Справедливости ради отмечу — не все моряки считали, что надо так плотно прижиматься к берегу. Наш первый штурман, а впоследствии известный полярный капитан Юрий Константинович Хлебников, показывая на темное «водяное» небо на севере, убеждал подняться туда. Но Воронин не захотел рисковать. Там могли оказаться более тяжелые льды. Конечно, в эти минуты самолет выполнил бы роль меча, которым разрубил гордиев узел Александр Македонский. Все проблемы были бы решены мгновенно, а сомнения отброшены прочь. Увы, вместо того чтобы стать зоркими глазами экспедиции, наш самолет покоился на дне морском.

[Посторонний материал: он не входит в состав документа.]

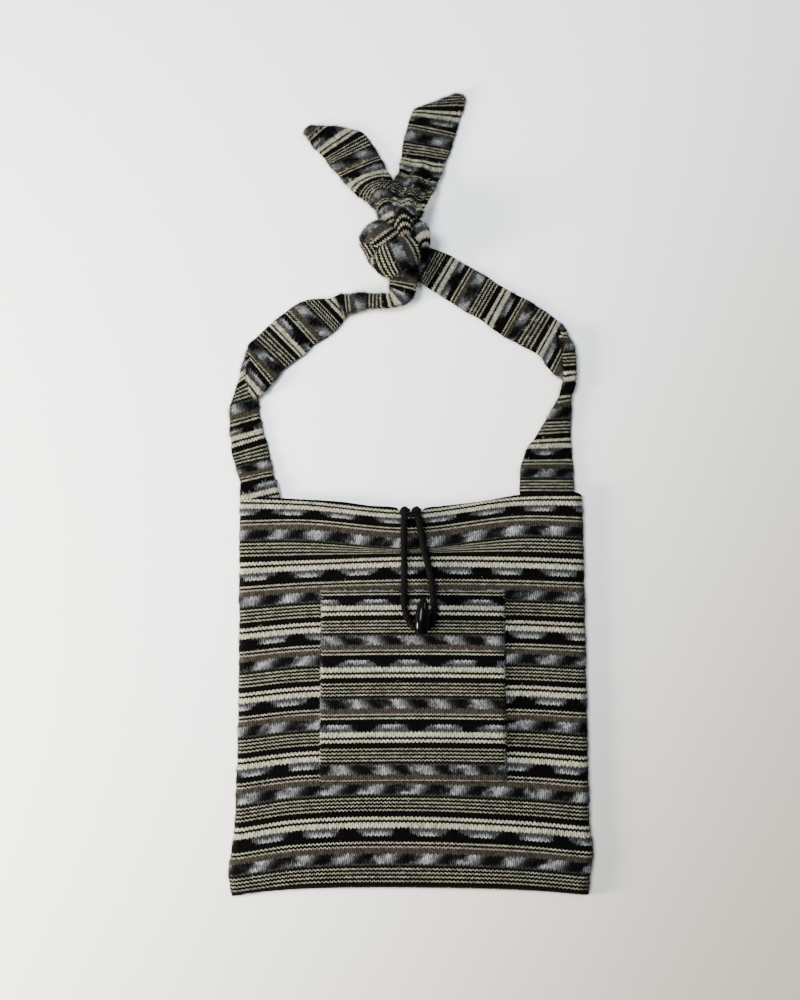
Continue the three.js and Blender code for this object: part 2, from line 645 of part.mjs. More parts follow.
// The knot: both straps' roots and both tails' roots run into wraps drawn tight round its middle.
function strapKnot() {
  const wraps = [FRONT_WRAP, LEFT_WRAP, RIGHT_WRAP].map((rows) =>
    bandGeometry(wrapRoute(rows), { steps: 2 }),
  );
  return fused([
    knotCore(),
    ...wraps,
    strapRoot(-1, LEFT_STRAP, LEFT_STRAP_END),
    strapRoot(1, RIGHT_STRAP, RIGHT_STRAP_END),
    tailRoot(LEFT_TAIL, LEFT_TAIL_START),
    tailRoot(RIGHT_TAIL, RIGHT_TAIL_START),
  ]);
}

// Cord route, in millimetres: from the back panel's inside up over the mouth, down the front on
// the toggle's left, round behind the toggle, and back up on its right.
const CORD_ROUTE = [
  [-5.8, 160.6, 5.4],
  [-5.9, 160.4, 8.2],
  [-6.0, 157.2, 11.1],
  [-6.2, 150.0, 12.6],
  [-6.4, 140.0, 13.1],
  [-6.5, 126.0, 13.3],
  [-6.2, 112.0, 13.7],
  [-5.6, 100.0, 15.7],
  [-4.9, 90.0, 17.1],
  [-4.3, 82.0, 17.1],
  [-3.4, 74.0, 17.1],
  [-1.0, 66.2, 17.1],
  [3.2, 60.6, 17.1],
  [8.2, 58.6, 17.1],
  [13.4, 60.6, 17.1],
  [17.6, 66.2, 17.1],
  [19.2, 74.0, 17.1],
  [18.6, 82.0, 17.1],
  [17.6, 90.0, 17.1],
  [16.9, 100.0, 15.7],
  [14.2, 112.0, 13.7],
  [10.9, 126.0, 13.3],
  [8.4, 140.0, 13.1],
  [6.5, 150.0, 12.6],
  [5.2, 157.2, 11.1],
  [4.7, 160.4, 8.2],
  [4.6, 160.6, 5.4],
];
const CORD_STEPS = 60;
const CORD_SIDES = 8;

function closureLoop() {
  const path = new THREE.CatmullRomCurve3(CORD_ROUTE.map((point) => new THREE.Vector3(...point)));
  const section = new THREE.Shape();
  section.absarc(0, 0, CORD_DIAMETER / 2, 0, 2 * Math.PI);
  return new THREE.ExtrudeGeometry(section, {
    extrudePath: path,
    steps: CORD_STEPS,
    curveSegments: CORD_SIDES / 2,
    bevelEnabled: false,
  });
}

// Toggle: a long bead, slim at its upper end. Radii are shares of its own, along its length.
const TOGGLE_PROFILE = [
  { along: 0.0, radius: 0.0 },
  { along: 0.02, radius: 0.45 },
  { along: 0.08, radius: 0.78 },
  { along: 0.2, radius: 0.96 },
  { along: 0.4, radius: 1.0 },
  { along: 0.62, radius: 0.9 },
  { along: 0.8, radius: 0.68 },
  { along: 0.92, radius: 0.42 },
  { along: 0.98, radius: 0.2 },
  { along: 1.0, radius: 0.0 },
];
const POCKET_TOP = frontTop(TOGGLE_X, TOGGLE_Y) + CLEARANCE + POCKET_LOFT;
const TOGGLE_UNDER = POCKET_TOP + CORD_DIAMETER + 3 * CLEARANCE;

function toggle() {
  const profile = TOGGLE_PROFILE.map(
    (row) => new THREE.Vector2((row.radius * TOGGLE_DIAMETER) / 2, (row.along - 0.5) * TOGGLE_LENGTH),
  );
  const mesh = new THREE.Mesh(new THREE.LatheGeometry(profile, 16));
  mesh.rotation.z = THREE.MathUtils.degToRad(-TOGGLE_LEAN);
  mesh.position.set(TOGGLE_X, TOGGLE_Y, TOGGLE_UNDER + TOGGLE_DIAMETER / 2);
  return mesh;
}

// The shank that holds the toggle clear of the pocket, with room for the cord behind it.
function toggleShank() {
  const from = POCKET_TOP + CLEARANCE;
  const to = TOGGLE_UNDER - CLEARANCE;
  const geometry = new THREE.CylinderGeometry(SHANK_DIAMETER / 2, SHANK_DIAMETER / 2, to - from, 10);
  geometry.rotateX(Math.PI / 2);
  geometry.translate(TOGGLE_X, TOGGLE_Y, (from + to) / 2);
  return geometry;
}

const knit = (color) => new THREE.MeshStandardMaterial({ color, roughness: 0.95, metalness: 0 });
const gloss = (color) => new THREE.MeshStandardMaterial({ color, roughness: 0.18, metalness: 0 });

function piece(name, shape, material) {
  const mesh = shape.isMesh ? shape : new THREE.Mesh(shape);
  mesh.name = name;
  mesh.material = material;
  return mesh;
}

const group = new THREE.Group();
group.add(
  piece("back_panel", backPanel(), knit(YARN_DARK)),
  piece("front_panel", frontPanel(), knit(YARN_MIXED)),
  piece("pocket", pocket(), knit(YARN_PALE)),
  piece("strap_left", strap(-1, LEFT_STRAP, LEFT_STRAP_END), knit(YARN_MIXED)),
  piece("strap_right", strap(1, RIGHT_STRAP, RIGHT_STRAP_END), knit(YARN_MIXED)),
  piece("strap_knot", strapKnot(), knit(YARN_DARK)),
  piece("tail_left", tail(LEFT_TAIL, LEFT_TAIL_START), knit(YARN_PALE)),
  piece("tail_right", tail(RIGHT_TAIL, RIGHT_TAIL_START), knit(YARN_PALE)),
  piece("closure_loop", closureLoop(), knit(CORD_BLACK)),
  piece("toggle", toggle(), gloss(CORD_BLACK)),
  piece("toggle_shank", toggleShank(), knit(CORD_BLACK)),
);

export default group;
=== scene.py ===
# %% [markdown]
# # A knit crossbody bag, lying on its back
#
# The bag is machine-knit cloth: a front and a back joined at three sides, a patch pocket, two straps
# tied in an overhand knot, and a black cord loop hooked over a long toggle. Nearly all that the eye
# reads is yarn: stripes one to three rows deep, each with the zigzag edge of knit stitches, and
# brushed, space-dyed rows that look like small clouds.
#
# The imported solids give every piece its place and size. They stay where they are, and each soft one
# is replaced by a finer mesh of the same form that carries the yarn.

from math import cos, pi, radians, sin

import bpy
import numpy as np
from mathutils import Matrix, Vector


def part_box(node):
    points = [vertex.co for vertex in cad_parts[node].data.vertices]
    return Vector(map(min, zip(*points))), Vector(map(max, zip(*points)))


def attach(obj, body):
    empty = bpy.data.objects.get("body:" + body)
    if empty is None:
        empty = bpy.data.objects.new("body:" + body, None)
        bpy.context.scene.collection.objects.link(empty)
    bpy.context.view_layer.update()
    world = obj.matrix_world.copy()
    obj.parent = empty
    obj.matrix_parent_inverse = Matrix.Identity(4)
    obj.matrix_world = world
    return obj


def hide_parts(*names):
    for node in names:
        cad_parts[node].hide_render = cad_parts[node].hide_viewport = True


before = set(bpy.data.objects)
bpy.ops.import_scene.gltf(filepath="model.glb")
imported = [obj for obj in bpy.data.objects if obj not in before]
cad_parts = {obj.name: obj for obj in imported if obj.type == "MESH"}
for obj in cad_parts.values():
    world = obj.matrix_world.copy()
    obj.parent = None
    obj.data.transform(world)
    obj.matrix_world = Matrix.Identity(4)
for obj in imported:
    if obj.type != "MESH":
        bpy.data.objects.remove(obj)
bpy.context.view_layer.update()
MM = 0.001
print("solids:", ", ".join(sorted(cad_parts)))

# %% [markdown]
# ## Camera
#
# The photograph looks almost straight down. The sides of the bag lean together a little towards the
# mouth, which tells that the camera tilts by about six degrees. The width of the body in the picture
# then gives the distance for a phone's lens. A camera set by such facts keeps the outline true, where
# one that is nudged until it looks right goes wrong at the far ends.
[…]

И все же, несмотря на трудности, которые нет-нет да подкидывали нам чукотские льды, жизнь на корабле шла, своим чередом. Мы уже ощущали себя где-то у финиша. Элементарная мысль, что коротенький остаток пути может оказаться тяжелее пути уже пройденного, почему-то никому в голову просто не приходила. Оптимистичность человеческого характера, как всегда, одержала верх в той внутренней борьбе, которую вели между собой оптимизм и пессимизм.
Надо заметить, что даже бывалые полярники любовались картиной, которая открывалась перед нами, а уж о художниках и говорить не приходится. Они работали не разгибаясь. Даже знаменитый зеленый луч, открывающийся морякам лишь в каких-то особых, исключительных случаях, предстал перед нами. Зеленое заходящее солнце фантастическим изумрудом вспыхнуло над сверкающими льдами.